En avril dans la lumièr’ bleue
Du riant printemps népalais,
Silhouette gracile qui paraît…
Tu m’attends au bout du sentier,
Timide et les yeux baissés,
Tu offres des fleurs de bienvenue
Dans le creux de mes mains émues.
Petite fille aux yeux d’argent,
Aujourd’hui, c’est moi qui t’attends.
Pose un instant ton lourd fardeau,
Laisse ton cœur voler très haut.
Parés de fleurs au goût de miel
Accroche tes rêves à l’arc-en-ciel.
Petite fille aux grands yeux sages,
Par delà montagnes et nuages…
Rejoins le pays merveilleux
Où tous les enfants sont heureux,
Où la vie se passe à chanter,
A conjuguer le verbe aimer.
Petite fille aux yeux miroirs,
Toi que je veux fêter ce soir,
Comme par magie va se remplir
Ton doko de chants et de rires,
De joie, de tendresse à foison,
De doux baisers par millions.
Petite fille aux yeux velours,
Pour toi je voudrais que toujours
La vie soit douce, simple et facile,
O Kumari belle et fragile,
Que le bonheur soit dans le pré,
Blondes moissons, tendres années.
Petite fille aux yeux de lune,
Quand Laprak s’habille de brume,
Que la neige en blanc peint les toits
Et que ton petit cœur a froid…
A toi, très fort, je penserai,
Une prière j’adresserai
Pour que fleurissent en toutes saisons
L’amour et le rhododendron.
Christian
30 mars
Réveil 5 heures.
6 heures : le ciel s’embrase d’un
rouge profond puis le gris estompe cette lueur. Ciel couvert.
6 heures 50 : on descend vers la gare, Aldo conduit. Lili a couché à la maison.
On est très en avance. La gare. Au revoir. Le train démarre. Il est 7 heures 50.
TGV. Je bouquine le guide sur le Népal. Passages intéressants sur la notion
de mendicité qui remettent un peu en place mes errances entre mon cœur
de midinette, ma conscience de chrétienne embourgeoisée et ma pitié à peine
compatissante pour ces SDF tendant
la main place Grenette, nuque basse
ou non.
"Ne jamais encourager ce comportement " dit le
guide. " Répondre à la demande des enfants de la rue est
une arme à double tranchant.
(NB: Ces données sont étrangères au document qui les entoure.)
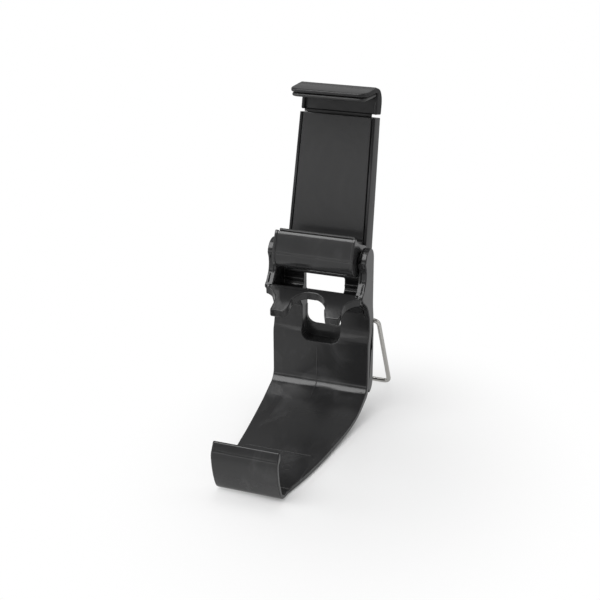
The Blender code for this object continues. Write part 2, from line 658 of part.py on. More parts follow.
def make_lower_jaw(hinge):
    half = LOWER_JAW_WIDTH / 2
    inner = half - CAP_WALL - GAP
    jaw = slab("lower_jaw", jaw_outline(), "YZ", -inner, inner, PARTS, hinge, BLACK_PLASTIC)
    core = slab("jaw_core", jaw_hollow(), "YZ", -inner - 0.001, inner + 0.001, CUTTERS, hinge)
    holes = [cylinder("jaw_screw_hole", SCREW_RADIUS + SCREW_FIT, 0.0005, PLATE_FRONT + 0.001, "Y",
                      (x, jaw_screw_height()), CUTTERS, hinge) for x in JAW_SCREWS]
    cut(jaw, [core] + holes)
    for label, side in (("left", -1), ("right", 1)):
        low, high = sorted((side * (half - CAP_WALL), side * half))
        cap = slab("end_cap_" + label, jaw_outline(), "YZ", low, high, PARTS, hinge, BLACK_PLASTIC)
        low, high = sorted((side * (half - CAP_WALL / 2), side * (EAR_INNER + TRUNNION_DEPTH)))
        pin = cylinder("trunnion", TRUNNION_RADIUS, low, high, "X", (0, 0), CUTTERS, hinge)
        low, high = sorted((side * (inner - 0.0020), side * (half - CAP_WALL / 2)))
        plug = slab("cap_plug", inset(jaw_hollow(), 0.0004), "YZ", low, high, CUTTERS, hinge)
        join(cap, [pin, plug])
        make_washer(label, side, hinge)


def make_washer(label, side, hinge):
    """Friction washer on the trunnion, between the jaw's end and the ear."""
    middle = (LOWER_JAW_WIDTH / 2 + EAR_INNER) / 2
    low, high = middle * side - WASHER_THICKNESS / 2, middle * side + WASHER_THICKNESS / 2
    washer = cylinder("friction_washer_" + label, WASHER_RADIUS, low, high, "X", (0, 0), PARTS,
                      hinge, RUBBER)
    cut(washer, [cylinder("washer_bore", TRUNNION_RADIUS + SCREW_FIT, low - 0.001, high + 0.001, "X",
                          (0, 0), CUTTERS, hinge)])


def jaw_screw_height():
    return (COVER_BASE + LEDGE_HEIGHT) / 2 + 0.0002


def plate_seat_top():
    """Top of the step in the front plate that the lower jaw and its pad lie against."""
    return LEDGE_HEIGHT + GAP + PAD_THICKNESS + 2 * GAP


def make_lower_pad(hinge):
    """Rubber strip on the ledge and up the inside of the lip, proud of the lip."""
    line = ledge_line(PLATE_FRONT - GAP) + [(-0.764 * JAW_REACH, LIP_HEIGHT)]
    under = [(t + GAP / 3, s + GAP) for t, s in line]
    top = [(under[0][0], under[0][1] + PAD_THICKNESS),
           (-0.273 * JAW_REACH, LEDGE_HEIGHT + LEDGE_RISE + PAD_THICKNESS),
           (-0.6 * JAW_REACH, LIP_HEIGHT + PAD_THICKNESS * 0.6),
           (-0.7 * JAW_REACH, LIP_HEIGHT + PAD_THICKNESS)]
    half = LOWER_JAW_WIDTH / 2 - CAP_WALL
    return slab("lower_jaw_pad", under + list(reversed(top)), "YZ", -half, half, PARTS, hinge, RUBBER)


def body_half_width(height):
    """Half width of the clamp body, which widens a little towards the lower jaw."""
    share = (height - COVER_BASE) / (PLATE_TOP - COVER_BASE)
    return (BODY_BASE_WIDTH + (BODY_TOP_WIDTH - BODY_BASE_WIDTH) * share) / 2


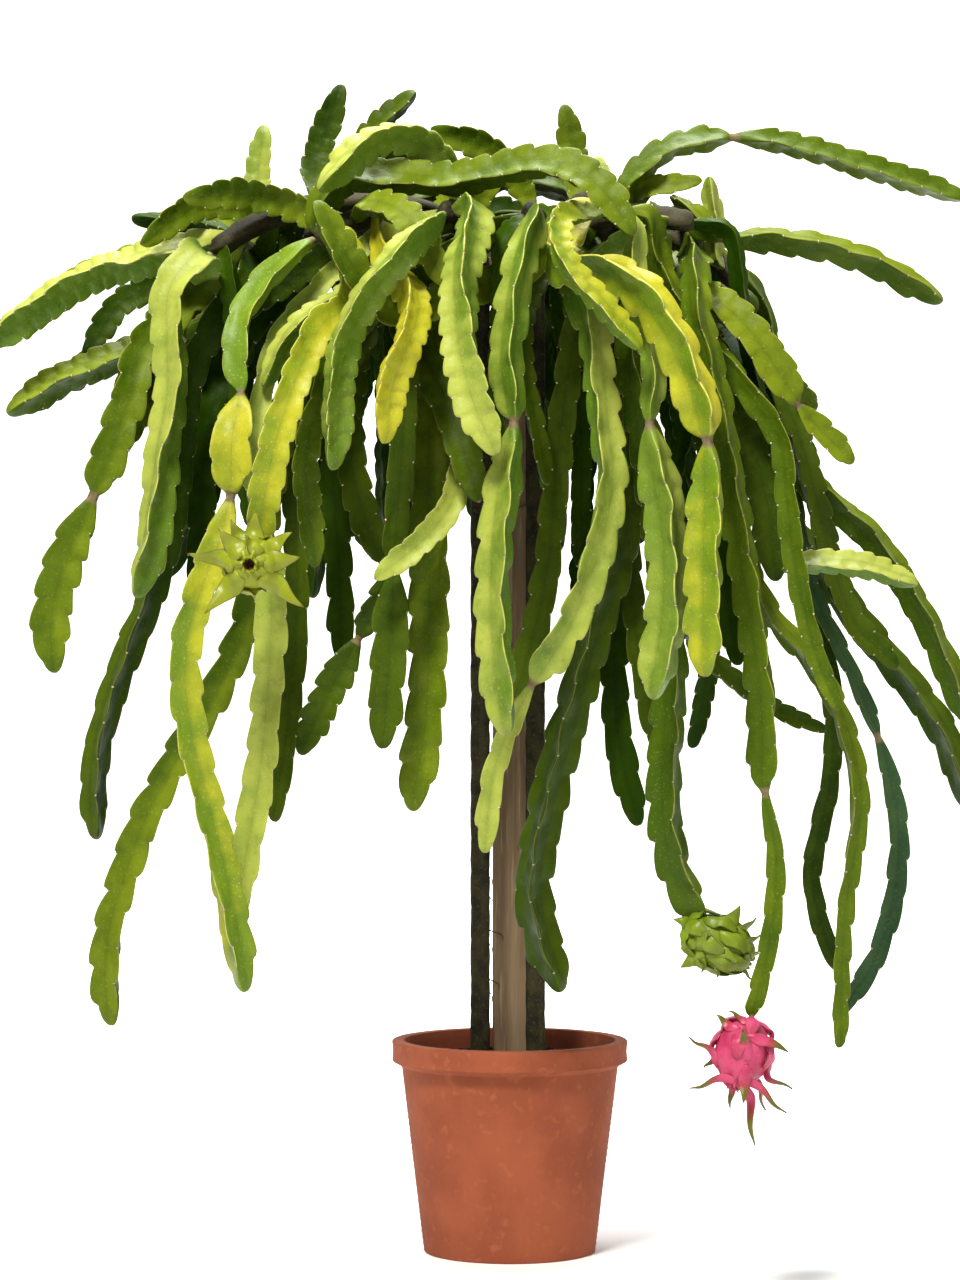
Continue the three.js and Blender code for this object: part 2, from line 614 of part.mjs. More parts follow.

L’attrait
de l’argent facile risque fort de les inciter à se satisfaire de la mendicité…
Plutôt que de conforter ce comportement vous pouvez choisir de réserver vos
achats d’artisanat aux organisations qui vendent directement les productions
villageoises "
Il faut néanmoins savoir que l’aumône est une pratique encouragée à la fois par
le bouddhisme et l’hindouisme. Certains mendient par ascétisme, tels les sâdhus
(saints hommes), d’autres par misère.
Il faut une grande noblesse spirituelle pour transformer ce geste de main tendue (considérée comme une indignité sous
nos horizons capitalistes)
en une étape vers le Nirvana, sous des cieux moins privilégiés. Paris : 13 heures. Gare animée mais sage. On prend un café sur la terrasse. Il fait frais.
Un
moineau vient se poser à quelques centimètres
de ma tête, à la recherche d’une miette providentielle. Maintenant il faut se
diriger vers l’aéroport d’ORLY. On se renseigne à l’accueil qui nous conseille
le RER. En fait cette solution n’est pas la plus économique. On l’apprendra au
retour en voyageant avec des moins novices que nous. Après quelques errances
dans les couloirs, traînant en haletant nos bagages derrière nous, nous faisons
un premier arrêt prolongé au distributeur informatisé de billets.Plusieurs personnes se succèdent
et restent perplexes devant la complexité du processus, pianotant au hasard
sur l’écran. Certains renoncent. Profitant des essais et erreurs de mes jeunes
prédécesseurs, je repère mon " programme " Waou ! 17 euros.
J’ai pas assez de
monnaie. Heureusement Lili a une carte bleue. Un peu plus loin un peu plus tard,
au bar nous prenons un sandwich et un Vittel. L’heure du départ approche. Calmes
nous étions, calmes nous restons. 14h30 : nous retrouvons le groupe arrivant de
Belfort. Bises.
Très longue attente pour le check-in.
On égrène les nouvelles. Premier émoi : à Katmandou, hier, un attentat a fait
une trentaine de morts. Deuxième scoop : grève générale à Katmandou pour 4 jours
à partir de mardi. Il est décidé illico de partir pour Laprak directement lundi
au lieu de mardi, pour éviter d’être bloqués en ville. Après la queue au
check-in, c’est
la file interminable pour le contrôle douanier. C’est bien long ! On va louper
notre avion ! Plaisanteries. Echanges
de banalités pour combler le temps. Catherine et Anne nous rapportent leur
mécontentement de clientes rabrouées
au rayon des parfums. Elles avaient l’habitude, lors de leurs passages dans
les aéroports, de s’entourer d’un bon nuage de fragrances de choix distillées
gracieusement par des distributeurs à disposition des passants. Ici elles furent accueillies par un sévère :
"C’est pour essayer ou pour acheter ?" Elles étaient offusquées. Comment, on
peut même plus se parfumer à notre aise ? Quelle époque !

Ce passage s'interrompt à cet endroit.